Despite the long closure during the entire, sun-soaked summer of 2012, Keck said most neighbors he’s heard from indicate the extensive improvements will be more than worth the wait.

“This is a 10-acre park, with a lot of elements. They’re all excited,” he said of neighbors and other regular park users. “They’ve seen how we’ve been working out here since March. When they see us out here making progress, (neighbors) know the workers are doing what they can to make a better facility.”

Local residents provided significant input into the park’s master planning process through a series of open houses.

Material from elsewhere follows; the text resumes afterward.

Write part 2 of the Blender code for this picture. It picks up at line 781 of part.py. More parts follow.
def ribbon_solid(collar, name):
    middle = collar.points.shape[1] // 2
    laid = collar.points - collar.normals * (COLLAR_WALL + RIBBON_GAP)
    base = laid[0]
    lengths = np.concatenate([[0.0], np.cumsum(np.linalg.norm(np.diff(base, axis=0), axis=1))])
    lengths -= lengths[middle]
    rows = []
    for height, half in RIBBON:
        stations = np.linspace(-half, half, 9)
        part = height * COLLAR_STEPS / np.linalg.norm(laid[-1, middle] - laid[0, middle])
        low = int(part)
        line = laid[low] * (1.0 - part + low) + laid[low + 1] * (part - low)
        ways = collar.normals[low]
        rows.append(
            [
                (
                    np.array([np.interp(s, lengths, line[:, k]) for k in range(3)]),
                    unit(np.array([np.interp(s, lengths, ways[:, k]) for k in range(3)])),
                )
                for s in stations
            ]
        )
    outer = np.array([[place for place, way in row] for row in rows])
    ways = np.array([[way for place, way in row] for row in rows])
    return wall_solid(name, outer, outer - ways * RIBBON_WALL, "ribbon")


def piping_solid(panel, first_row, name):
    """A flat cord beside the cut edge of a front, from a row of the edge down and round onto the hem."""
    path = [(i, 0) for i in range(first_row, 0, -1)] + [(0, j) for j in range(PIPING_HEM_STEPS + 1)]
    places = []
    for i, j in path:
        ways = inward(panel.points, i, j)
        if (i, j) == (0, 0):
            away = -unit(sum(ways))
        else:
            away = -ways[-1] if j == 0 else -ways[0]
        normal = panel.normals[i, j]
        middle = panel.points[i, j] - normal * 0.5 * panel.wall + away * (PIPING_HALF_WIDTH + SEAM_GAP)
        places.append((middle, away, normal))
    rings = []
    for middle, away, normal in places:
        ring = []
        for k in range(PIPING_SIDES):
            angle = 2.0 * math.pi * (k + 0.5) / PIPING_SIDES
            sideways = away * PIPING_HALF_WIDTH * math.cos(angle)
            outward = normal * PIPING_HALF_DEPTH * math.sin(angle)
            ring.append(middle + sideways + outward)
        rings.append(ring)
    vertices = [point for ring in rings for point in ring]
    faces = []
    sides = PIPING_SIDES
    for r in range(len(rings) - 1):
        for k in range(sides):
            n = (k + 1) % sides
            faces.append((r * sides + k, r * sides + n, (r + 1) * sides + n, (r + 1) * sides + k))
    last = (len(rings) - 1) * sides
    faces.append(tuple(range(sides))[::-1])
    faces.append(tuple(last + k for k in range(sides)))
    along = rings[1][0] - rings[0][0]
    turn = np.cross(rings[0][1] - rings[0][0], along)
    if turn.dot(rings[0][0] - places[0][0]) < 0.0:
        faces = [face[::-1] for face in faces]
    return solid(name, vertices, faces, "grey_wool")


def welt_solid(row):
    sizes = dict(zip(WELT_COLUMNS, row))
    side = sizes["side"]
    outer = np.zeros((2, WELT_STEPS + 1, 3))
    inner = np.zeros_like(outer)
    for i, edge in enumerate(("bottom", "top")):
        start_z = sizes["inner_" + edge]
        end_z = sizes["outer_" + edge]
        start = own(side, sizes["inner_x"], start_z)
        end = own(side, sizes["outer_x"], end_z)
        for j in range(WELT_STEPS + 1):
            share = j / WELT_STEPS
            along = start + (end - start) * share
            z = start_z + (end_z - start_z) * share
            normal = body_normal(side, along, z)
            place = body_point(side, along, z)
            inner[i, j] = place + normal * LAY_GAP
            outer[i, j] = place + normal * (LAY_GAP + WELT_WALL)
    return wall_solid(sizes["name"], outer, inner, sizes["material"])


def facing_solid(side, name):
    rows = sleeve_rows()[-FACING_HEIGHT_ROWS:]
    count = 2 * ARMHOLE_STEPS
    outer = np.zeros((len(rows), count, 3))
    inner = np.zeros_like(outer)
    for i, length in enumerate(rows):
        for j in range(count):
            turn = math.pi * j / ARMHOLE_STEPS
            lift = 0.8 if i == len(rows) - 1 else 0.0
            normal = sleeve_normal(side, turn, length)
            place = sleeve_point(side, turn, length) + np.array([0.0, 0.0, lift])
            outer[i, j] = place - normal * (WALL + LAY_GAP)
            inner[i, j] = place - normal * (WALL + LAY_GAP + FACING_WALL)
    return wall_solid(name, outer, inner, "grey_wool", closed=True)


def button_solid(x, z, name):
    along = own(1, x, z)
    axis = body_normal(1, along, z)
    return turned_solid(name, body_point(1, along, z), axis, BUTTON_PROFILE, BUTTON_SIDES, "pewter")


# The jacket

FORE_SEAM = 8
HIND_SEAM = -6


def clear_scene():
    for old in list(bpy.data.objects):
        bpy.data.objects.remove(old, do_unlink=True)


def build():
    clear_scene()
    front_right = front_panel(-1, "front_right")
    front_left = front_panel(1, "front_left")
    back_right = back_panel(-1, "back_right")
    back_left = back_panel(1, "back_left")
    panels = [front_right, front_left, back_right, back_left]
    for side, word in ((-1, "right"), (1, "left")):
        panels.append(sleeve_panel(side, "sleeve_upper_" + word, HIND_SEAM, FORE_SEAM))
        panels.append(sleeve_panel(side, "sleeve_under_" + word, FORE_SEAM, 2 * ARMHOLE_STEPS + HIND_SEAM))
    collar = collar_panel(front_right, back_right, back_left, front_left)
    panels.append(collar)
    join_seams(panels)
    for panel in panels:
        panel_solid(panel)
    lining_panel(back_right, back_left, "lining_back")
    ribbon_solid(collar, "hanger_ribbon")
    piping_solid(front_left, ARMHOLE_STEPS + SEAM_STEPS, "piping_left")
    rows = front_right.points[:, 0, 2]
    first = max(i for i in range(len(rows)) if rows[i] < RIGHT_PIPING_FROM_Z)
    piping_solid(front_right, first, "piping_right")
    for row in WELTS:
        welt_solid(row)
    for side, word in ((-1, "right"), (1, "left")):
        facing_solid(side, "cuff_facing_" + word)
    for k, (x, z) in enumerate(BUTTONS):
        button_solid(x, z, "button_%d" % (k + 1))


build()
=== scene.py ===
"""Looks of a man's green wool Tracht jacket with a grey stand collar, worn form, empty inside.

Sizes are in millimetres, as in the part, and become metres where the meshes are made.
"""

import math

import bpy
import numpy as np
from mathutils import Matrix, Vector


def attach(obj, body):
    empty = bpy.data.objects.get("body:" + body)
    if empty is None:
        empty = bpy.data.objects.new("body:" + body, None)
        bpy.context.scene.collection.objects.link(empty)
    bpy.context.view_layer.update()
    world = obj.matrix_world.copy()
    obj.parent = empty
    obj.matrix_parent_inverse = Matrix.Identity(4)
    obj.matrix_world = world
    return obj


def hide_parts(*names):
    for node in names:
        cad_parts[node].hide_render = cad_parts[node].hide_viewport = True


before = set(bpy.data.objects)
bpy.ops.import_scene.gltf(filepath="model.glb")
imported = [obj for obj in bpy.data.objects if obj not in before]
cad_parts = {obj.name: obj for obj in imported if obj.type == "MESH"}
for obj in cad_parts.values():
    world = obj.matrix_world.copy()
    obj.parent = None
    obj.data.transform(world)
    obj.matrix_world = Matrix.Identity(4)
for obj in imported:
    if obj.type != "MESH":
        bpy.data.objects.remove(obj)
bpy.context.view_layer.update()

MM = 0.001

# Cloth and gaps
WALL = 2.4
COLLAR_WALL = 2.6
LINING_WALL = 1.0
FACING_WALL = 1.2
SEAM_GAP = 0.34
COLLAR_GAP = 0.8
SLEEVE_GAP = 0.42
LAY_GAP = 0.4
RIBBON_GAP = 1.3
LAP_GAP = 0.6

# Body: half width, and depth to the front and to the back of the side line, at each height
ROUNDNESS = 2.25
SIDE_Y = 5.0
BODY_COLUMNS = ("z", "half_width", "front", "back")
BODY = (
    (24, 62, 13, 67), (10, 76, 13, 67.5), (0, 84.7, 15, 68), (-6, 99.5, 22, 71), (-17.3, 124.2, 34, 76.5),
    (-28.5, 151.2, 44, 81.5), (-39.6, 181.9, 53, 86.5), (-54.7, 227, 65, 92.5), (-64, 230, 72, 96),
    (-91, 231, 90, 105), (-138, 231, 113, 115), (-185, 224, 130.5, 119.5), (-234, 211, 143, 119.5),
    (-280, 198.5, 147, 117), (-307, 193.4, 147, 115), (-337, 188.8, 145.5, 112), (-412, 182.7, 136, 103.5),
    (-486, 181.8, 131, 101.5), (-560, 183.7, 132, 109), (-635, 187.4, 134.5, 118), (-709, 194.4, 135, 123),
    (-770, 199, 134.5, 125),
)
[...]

Comprising 20 plots of 12 square feet and four plots in raised planters, the community gardens will help fulfill what district leaders call a steadily growing clamor for public planting space.

“There is quite a demand in the district for community gardens,” said Bob Wayt, park district spokesman. “Bringing another one on will help us meet the demand.”

Near the garden area, the larger of the two new pavilions is being built in one of the newer sections of the park, a .71-acre parcel the district purchased from Metro regional government in 2007. Funding for the pavilions came through a state water conservation grant, Keck said.

The park’s upgraded gravel pathway winds past most of the park’s new and improved features, including three, triangle-shaped decks that serve as viewing platforms along the boardwalk. The contoured basins in the low-slung wetland were designed to provide bird and wildlife habitat while slowing and filtering runoff water.

“We want it to hold water and slow it down before it goes gushing into the city drainage system,” Keck said.

Those looking for more exciting pursuits than viewing birds and nature should find ample stimulation at the newly constructed skate spot. Designed with the input of local skateboarding enthusiasts and built by Lincoln City-based Dreamland, the roundly contoured concrete structure comes complete with metal rails, steps and ramps for shredders of all ages to enjoy.

“They came in and built this and did a really good job,” Keck said.

When the remaining projects are completed, Wayt said the park should be a crown jewel of Central Beaverton.

“Those who walk this park are going to be really pleased what they see,” he said.